Мы тут же условились, что Сазонов, Каляев, Боришанский и Сикорский поедут в Вильно к Азефу и расскажут ему о происшедшем, а также и о том, что мы повторим покушение в будущий четверг, 15 июля; я же и Швейцер останемся в Петербурге.
Мы сговорились о всех подробностях на 15 июля, и товарищи уехали в Вильно. Азеф ободрил Сазонова, но и до последней минуты Сазонов все продолжал считать себя виновником этой неудачи, хотя если и ложится на него вина, то, конечно, не в большей мере, чем на любого из нас. Как оказалось впоследствии, он был в условном месте точно в назначенное время и если не встретил меня, то только потому, что мы, ожидая между Десятой и Двенадцатой ротами, выходящими на Ново-Петергофский проспект, оба не доходили до конечных их углов и, таким образом, и не могли встретиться. Кроме того, Каляев был прав. Если он не посмел один, без разрешения организации, выступить против Плеве, то втроем - он, Боришанский и Сикорский - могли это сделать. Значит, часть вины падает еще и на двух последних, не дождавшихся Швейцера.
Неделю между 8 и 15 июля я прожил в Сестрорецке, изредка встречаясь с Мацеевским и Дулебовым. Оба они тоже были подавлены неудачей, но оба твердо верили в успех 15 июля. Дулебов, приятель и товарищ Сазонова еще по Уфе, несмотря на свои молодые годы, - ему было всего 20 лет, - производил впечатление чрезвычайно крепкого душою человека. Своей молчаливостью он напоминал Боришанского, своим уверенным и спокойным голосом - Швейцера, а своим открытым и смелым взглядом - Сазонова. Но в его улыбке было что-то свое, привлекательное и нежное. За его внешнею угрюмостью чувствовалось большое и любящее сердце.
Вечером, 14 июля, мы встретились со Швейцером в театре "Буфф". В эту ночь ему предстояла работа, - снова зарядить все четыре бомбы, - три по шесть фунтов и одну в двенадцать.
Такую большую бомбу решено было сделать потому, что изготовленный Швейцером из русского материала динамит значительно уступал в силе заграничному. Швейцер был, как всегда, очень спокоен, но против обыкновения спросил бутылку вина.
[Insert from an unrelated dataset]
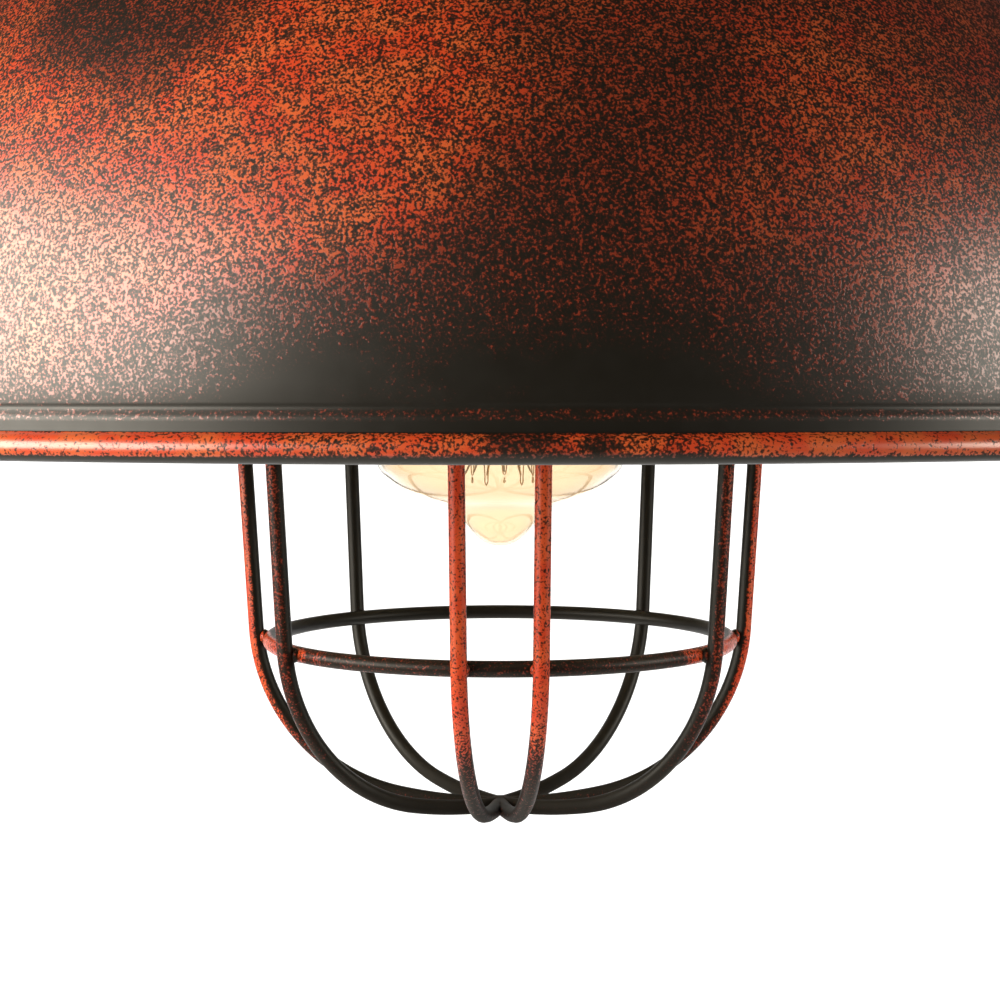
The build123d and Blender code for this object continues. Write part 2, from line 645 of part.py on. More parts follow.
# Centre contact: a sprung bronze tongue over the lamp's contact.
with BuildPart() as centre_contact:
    with BuildSketch(Plane.YZ.offset(-SPRING_WIDTH / 2)):
        with BuildLine():
            Polyline(
                (-10, level(CAVITY_TOP)),
                (-10, level(CAVITY_TOP - SPRING_SHEET)),
                (-5.5, level(CAVITY_TOP - SPRING_SHEET)),
                (-2.5, level(SPRING_CONTACT)),
                (2.5, level(SPRING_CONTACT)),
                (3.5, level(SPRING_CONTACT + 0.8)),
                (3.5, level(SPRING_CONTACT + 1.3)),
                (2.3, level(SPRING_CONTACT + SPRING_SHEET)),
                (-2.3, level(SPRING_CONTACT + SPRING_SHEET)),
                (-5.3, level(CAVITY_TOP)),
                close=True,
            )
        make_face()
    extrude(amount=SPRING_WIDTH)
    with BuildSketch(Plane.XY.offset(level(CAVITY_TOP - SPRING_SHEET))):
        with Locations(CONTACT_RIVET_PLACE):
            Circle(RIVET_RADIUS + NIPPLE_CLEARANCE)
    extrude(amount=SPRING_SHEET, mode=Mode.SUBTRACT)
centre_contact.part.label = "centre_contact"
export_step(centre_contact.part, "parts/centre_contact.step")

# Rivets through the porcelain floor join each contact to its terminal.
rivets = (
    ("contact_rivet", CONTACT_RIVET_PLACE, CAVITY_TOP - SPRING_SHEET, 1.7),
    ("shell_rivet", SHELL_RIVET_PLACE, SHELL_FLOOR, 1.2),
)
for rivet_name, rivet_place, rivet_seat, head_radius in rivets:
    with BuildPart() as rivet:
        with BuildSketch(Plane.XY.offset(level(rivet_seat - RIVET_HEAD))):
            with Locations(rivet_place):
                Circle(head_radius)
        extrude(amount=RIVET_HEAD)
        with BuildSketch(Plane.XY.offset(level(rivet_seat))):
            with Locations(rivet_place):
                Circle(RIVET_RADIUS)
        extrude(amount=PORCELAIN_TOP - rivet_seat)
    rivet.part.label = rivet_name
    export_step(rivet.part, f"parts/{rivet_name}.step")

# Terminals: brass plates on the porcelain, each with a wire screw.
for terminal_name, side in (("line_terminal", -1), ("neutral_terminal", 1)):
    with BuildPart() as terminal:
        with BuildSketch(Plane.XY.offset(level(PORCELAIN_TOP))):
            with Locations((0, side * TERMINAL_REACH)):
                RectangleRounded(TERMINAL_LENGTH, TERMINAL_WIDTH, 1)
                Circle(TERMINAL_SCREW_RADIUS + NIPPLE_CLEARANCE, mode=Mode.SUBTRACT)
        extrude(amount=TERMINAL_SHEET)
    terminal.part.label = terminal_name
    export_step(terminal.part, f"parts/{terminal_name}.step")

with BuildPart() as terminal_screws:
    with BuildSketch(Plane.XY.offset(level(TERMINAL_SCREW_TIP))):
        with GridLocations(0, 2 * TERMINAL_REACH, 1, 2):
            Circle(TERMINAL_SCREW_RADIUS)
    extrude(amount=PORCELAIN_TOP + TERMINAL_SHEET - TERMINAL_SCREW_TIP)
    with BuildSketch(Plane.XY.offset(level(PORCELAIN_TOP + TERMINAL_SHEET))):
        with GridLocations(0, 2 * TERMINAL_REACH, 1, 2):
            Circle(TERMINAL_HEAD_RADIUS)
    extrude(amount=TERMINAL_HEAD)
    with BuildSketch(Plane.XY.offset(level(PORCELAIN_TOP + TERMINAL_SHEET + TERMINAL_HEAD - SLOT_DEPTH))):
        with GridLocations(0, 2 * TERMINAL_REACH, 1, 2):
            Rectangle(2 * TERMINAL_HEAD_RADIUS, SCREW_SLOT)
    extrude(amount=SLOT_DEPTH, mode=Mode.SUBTRACT)
terminal_screws.part.label = "terminal_screws"
export_step(terminal_screws.part, "parts/terminal_screws.step")

# Lamp cap: thin brass over the glass neck, closed by a black glass insulator and a contact.
with BuildPart() as lamp_cap:
    with BuildSketch(Plane.XZ):
        with BuildLine():
            Polyline(
                (CAP_RADIUS - CAP_SHEET, level(CAP_BOTTOM)),
                (CAP_RADIUS, level(CAP_BOTTOM)),
                (CAP_RADIUS, level(CAP_SHOULDER)),
                (CAP_RADIUS - 1.2, level(CAP_TOP)),
                (CAP_RADIUS - 1.9, level(CAP_TOP)),
                (CAP_RADIUS - CAP_SHEET, level(CAP_SHOULDER - 0.3)),
                close=True,
            )
        make_face()
    revolve(axis=Axis.Z)
lamp_cap.part.label = "lamp_cap"
export_step(lamp_cap.part, "parts/lamp_cap.step")

with BuildPart() as lamp_insulator:
    with BuildSketch(Plane.XZ):
        with BuildLine():
            Polyline(
                (0, level(CAP_TOP)),
                (CAP_RADIUS - 1.3, level(CAP_TOP)),
                (CONTACT_RADIUS + 0.6, level(INSULATOR_TOP)),
                (0, level(INSULATOR_TOP)),
                close=True,
            )
        make_face()
    revolve(axis=Axis.Z)
lamp_insulator.part.label = "lamp_insulator"
export_step(lamp_insulator.part, "parts/lamp_insulator.step")

with BuildPart() as lamp_contact:
    with BuildSketch(Plane.XY.offset(level(INSULATOR_TOP))):
        Circle(CONTACT_RADIUS)
    extrude(amount=CONTACT_TOP - INSULATOR_TOP)
    fillet(lamp_contact.faces().sort_by(Axis.Z)[-1].edges(), radius=0.9)
lamp_contact.part.label = "lamp_contact"
export_step(lamp_contact.part, "parts/lamp_contact.step")


def inset(outline, wall):
    """The outline moved inwards by a wall, square to itself, its ends kept on their lines."""
    moved = []
    for index, (radius, height) in enumerate(outline):
        ahead = outline[min(index + 1, len(outline) - 1)]
        behind = outline[max(index - 1, 0)]
        along = (ahead[0] - behind[0], ahead[1] - behind[1])
        length = math.hypot(*along)
        moved.append((radius + wall * along[1] / length, height - wall * along[0] / length))
    moved[0] = (outline[0][0] - wall, outline[0][1])
    moved[-1] = (0, outline[-1][1] + wall)
    return moved


# Lamp glass: one blown skin with a sealed tip.
with BuildPart() as lamp_glass:
    with BuildSketch(Plane.XZ):
        with BuildLine():
            outside = [flat_point(point) for point in ENVELOPE]
            inside = [flat_point(point) for point in inset(ENVELOPE, GLASS)]
            Spline(*outside, tangents=((0, -1), (-1, 0)))
            Spline(*inside, tangents=((0, -1), (-1, 0)))
            Line(outside[0], inside[0])
            Line(outside[-1], inside[-1])
        make_face()
    revolve(axis=Axis.Z)
lamp_glass.part.label = "lamp_glass"
export_step(lamp_glass.part, "parts/lamp_glass.step")

# Glass stem: a flare in the neck that narrows to a rod with a button at its end.
with BuildPart() as lamp_stem:
    with BuildSketch(Plane.XZ):
        with BuildLine():
            Polyline(
                (0, level(GLASS_NECK_TOP)),
                (STEM_FLARE, level(GLASS_NECK_TOP)),
                (STEM_FLARE, level(GLASS_NECK_TOP - 1)),
                (4.5, level(81.0)),
                (4.0, level(72.0)),
                (STEM_RADIUS, level(67.0)),
                (STEM_RADIUS, level(STEM_TIP + 3)),
                (3.0, level(STEM_TIP + 2)),
                (3.0, level(STEM_TIP)),
                (0, level(STEM_TIP)),
                close=True,
            )
        make_face()
    revolve(axis=Axis.Z)
lamp_stem.part.label = "lamp_stem"
export_step(lamp_stem.part, "parts/lamp_stem.step")


def hook(index):
    """Where the filament turns, as X, Y, Z: even turns are at the top, odd ones below."""
    height = FILAMENT_BOTTOM if index % 2 else FILAMENT_TOP
    return on_circle(index * 360 / FILAMENT_HOOKS, FILAMENT_RADIUS, height)


# Filament: straight spans between the upper and lower hooks, in a cage round the stem.
with BuildPart() as filament:
    for index in range(FILAMENT_HOOKS - 1):
        span = Vector(*hook(index + 1)) - Vector(*hook(index))
        with BuildSketch(Plane(origin=hook(index), z_dir=span.normalized())):
            Circle(FILAMENT_WIRE)
        extrude(amount=span.length)
    with Locations(*[hook(index) for index in range(FILAMENT_HOOKS)]):
        Sphere(FILAMENT_WIRE * 1.5)
filament.part.label = "filament"
export_step(filament.part, "parts/filament.step")

# Support wires from the stem to the filament's hooks, and the two leads to its ends.
with BuildPart() as filament_supports:
    for index in range(1, FILAMENT_HOOKS - 1):
        root_level = STEM_TIP + 1 if index % 2 else FILAMENT_TOP + 1
        root_radius = (3.0 if index % 2 else STEM_RADIUS) + NIPPLE_CLEARANCE
        root = Vector(*on_circle(index * 360 / FILAMENT_HOOKS, root_radius + SUPPORT_WIRE, root_level))
        reach = Vector(*hook(index)) - root
        with BuildSketch(Plane(origin=root, z_dir=reach.normalized())):
            Circle(SUPPORT_WIRE)
        extrude(amount=reach.length - SUPPORT_GAP)
filament_supports.part.label = "filament_supports"
export_step(filament_supports.part, "parts/filament_supports.step")

with BuildPart() as lamp_leads:
    for index in (0, FILAMENT_HOOKS - 1):
        root = Vector(*on_circle(index * 360 / FILAMENT_HOOKS, 4.0 + 2 * LEAD_WIRE, 76.0))
        reach = Vector(*hook(index)) - root
        with BuildSketch(Plane(origin=root, z_dir=reach.normalized())):
            Circle(LEAD_WIRE)
        extrude(amount=reach.length - SUPPORT_GAP)
lamp_leads.part.label = "lamp_leads"
export_step(lamp_leads.part, "parts/lamp_leads.step")
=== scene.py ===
import math

import bpy
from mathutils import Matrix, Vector


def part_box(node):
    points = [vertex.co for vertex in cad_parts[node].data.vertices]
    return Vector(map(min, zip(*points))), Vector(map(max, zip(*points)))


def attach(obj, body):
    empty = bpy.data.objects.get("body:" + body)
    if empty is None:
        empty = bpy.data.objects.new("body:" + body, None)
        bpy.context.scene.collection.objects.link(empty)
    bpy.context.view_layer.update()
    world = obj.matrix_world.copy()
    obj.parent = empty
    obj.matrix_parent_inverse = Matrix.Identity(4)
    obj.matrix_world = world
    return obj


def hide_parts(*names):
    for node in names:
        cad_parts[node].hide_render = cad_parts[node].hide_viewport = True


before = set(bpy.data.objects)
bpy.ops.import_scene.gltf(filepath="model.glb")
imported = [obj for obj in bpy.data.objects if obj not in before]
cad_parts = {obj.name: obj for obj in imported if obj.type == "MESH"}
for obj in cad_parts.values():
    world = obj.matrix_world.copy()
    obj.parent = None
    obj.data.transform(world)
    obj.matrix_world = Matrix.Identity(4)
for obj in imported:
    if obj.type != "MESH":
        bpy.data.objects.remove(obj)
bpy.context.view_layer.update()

MM = 0.001

# ---------------------------------------------------------------------------------------------
# The room. A pale floor that curves up into a wall, and the camera just above the shade's rim,
# close to it and tipped down a little, so that it takes in the rim, the guard and the lamp.
# ---------------------------------------------------------------------------------------------
rim_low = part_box("shade")[0].z
FLOOR_DROP = 0.75
floor_level = rim_low - FLOOR_DROP
FLOOR_WIDTH = 7.0
WALL_HEIGHT = 3.0
WALL_BEND = 1.2
WALL_BEND_STEPS = 24
CAMERA_DISTANCE = 462.5 * MM
CAMERA_ABOVE_RIM = 9.17 * MM
CAMERA_TIP = 2.893
CAMERA_LENS = 66.6


class Field:
    """A shader value. Sums on it become Math nodes, and node() adds any other kind of node."""

    def __init__(self, tree, socket=None):
        self.tree = tree
        self.socket = socket

    def feed(self, target, value):
        if isinstance(value, Field):
            self.tree.links.new(value.socket, target)
        else:
            target.default_value = value

    def node(self, kind, inputs, output=0, **settings):
        made = self.tree.nodes.new("ShaderNode" + kind)
        for setting, value in settings.items():
            setattr(made, setting, value)
        for place, value in inputs.items():
            self.feed(made.inputs[place], value)
        return Field(self.tree, made.outputs[output])

    def maths(self, operation, first, second=0.0):
        return self.node("Math", {0: first, 1: second}, operation=operation)

    def __add__(self, other):
        return self.maths("ADD", self, other)

    def __sub__(self, other):
        return self.maths("SUBTRACT", self, other)

    def __rsub__(self, other):
        return self.maths("SUBTRACT", other, self)

    def __mul__(self, other):
        return self.maths("MULTIPLY", self, other)

    __radd__ = __add__
    __rmul__ = __mul__

    def most(self, other):
        return self.maths("MAXIMUM", self, other)

    def between(self, low, high):
        """0 below low, 1 above high, and a smooth step from one to the other."""
        inputs = {"Value": self, "From Min": low, "From Max": high}
        return self.node("MapRange", inputs, interpolation_type="SMOOTHSTEP")

    def mix(self, first, second):
        """The first colour where this is 0, and the second where it is 1."""
        return self.node("Mix", {0: self, 6: first, 7: second}, output=2, data_type="RGBA")

    def noise(self, scale, detail=2.0, roughness=0.5, stretch=(1, 1, 1)):
        """Soft noise over the piece, with its features about one over the scale in metres."""
        where = self.node("Mapping", {"Vector": self.place(), "Scale": stretch})
        inputs = {"Vector": where, "Scale": scale, "Detail": detail, "Roughness": roughness}
        return self.node("TexNoise", inputs)

    def place(self):
        return self.node("TexCoord", {}, output="Object")

    def normal(self):
        return self.node("TexCoord", {}, output="Normal")

    def axis(self, number):
        """X, Y or Z of the place on the piece."""
        return self.node("SeparateXYZ", {0: self.place()}, output=number)

    def facing(self, number):
        """X, Y or Z of the way that the surface faces."""
        return self.node("SeparateXYZ", {0: self.normal()}, output=number)

    def away(self):
        """The level way out from the light's axis to the place on the piece."""
        flat = self.node("VectorMath", {0: self.place(), 1: (1, 1, 0)}, operation="MULTIPLY")
        return self.node("VectorMath", {0: flat}, operation="NORMALIZE")

    def outwards(self):
        """1 where the surface faces away from the light's axis, and -1 where it faces the axis."""
        inputs = {0: self.away(), 1: self.normal()}
        return self.node("VectorMath", inputs, output="Value", operation="DOT_PRODUCT")

    def bump(self, height, strength, distance):
        return self.node("Bump", {"Height": height, "Strength": strength, "Distance": distance})


def colour(red, green, blue):
    """A colour for a shader from 0 to 255 values as a paint chart gives them."""
    linear = [((v / 255 + 0.055) / 1.055) ** 2.4 if v > 10 else v / 3294 for v in (red, green, blue)]
    return (*linear, 1.0)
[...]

- Я боюсь за Сикорского, - сказал он, взглядывая на сцену.
- Чего вы боитесь?
- Я боюсь, что он не сумеет утопить свою бомбу.
- Как же быть?
Швейцер пожал плечами.
- По-моему - никак.
- А если его арестуют?
- Что же делать?.. Не можем же мы из-за него одного рисковать многими!
Мне не трудно разрядить бомбы, но, значит, опять для передачи их вводить извозчиков, да и вообще, если будет успех, по-моему, оставшиеся метальщики должны сейчас же уехать из Петербурга, а не ждать передачи.
Швейцер говорил спокойно и твердо, и то, что он говорил, было справедливо: невозможно было из-за Сикорского ставить опять всю организацию под риск.
Прощаясь, он спросил:
- А Сикорский знает, где топить?
Я сказал, что не только знает, но я даже просил Боришанского показать ему место.
Тогда Швейцер уверенно сказал:
- Ну, значит, - утопит.
У ворот сада он вдруг обернулся ко мне:
- А вы верите в удачу?
- Конечно.
- А я знаю: завтра Плеве будет убит.
- Знаете?
- Знаю.
И он, смеясь, протянул мне руку.
- Прощайте. Завтра в девять утра.
Х
15 июля, между 8 и 9 часами утра, я встретил на Николаевском вокзале Сазонова и на Варшавском - Каляева. Они были одеты так же, как и неделю назад: Сазонов - железнодорожным служащим, Каляев - швейцаром. Со следующим поездом с того же Варшавского вокзала приехали из Двинска, где они жили последние дни, Боришанский и Сикорский. Пока я встречал товарищей, Дулебов у себя на дворе запряг лошадь и приехал к Северной гостинице, где жил тогда Швейцер. Швейцер сел в его пролетку и к началу десятого часа роздал бомбы в установленном месте - на Офицерской и Торговой улицах за Мариинским театром. Самая большая двенадцатифунтовая бомба предназначалась Сазонову. Она была цилиндрической формы, завернута в газетную бумагу и перевязана шнурком. Бомба Каляева была обернута в платок. Каляев и Сазонов не скрывали своих снарядов. Они несли их открыто в руках. Боришанский и Сикорский спрятали свои бомбы под плащи.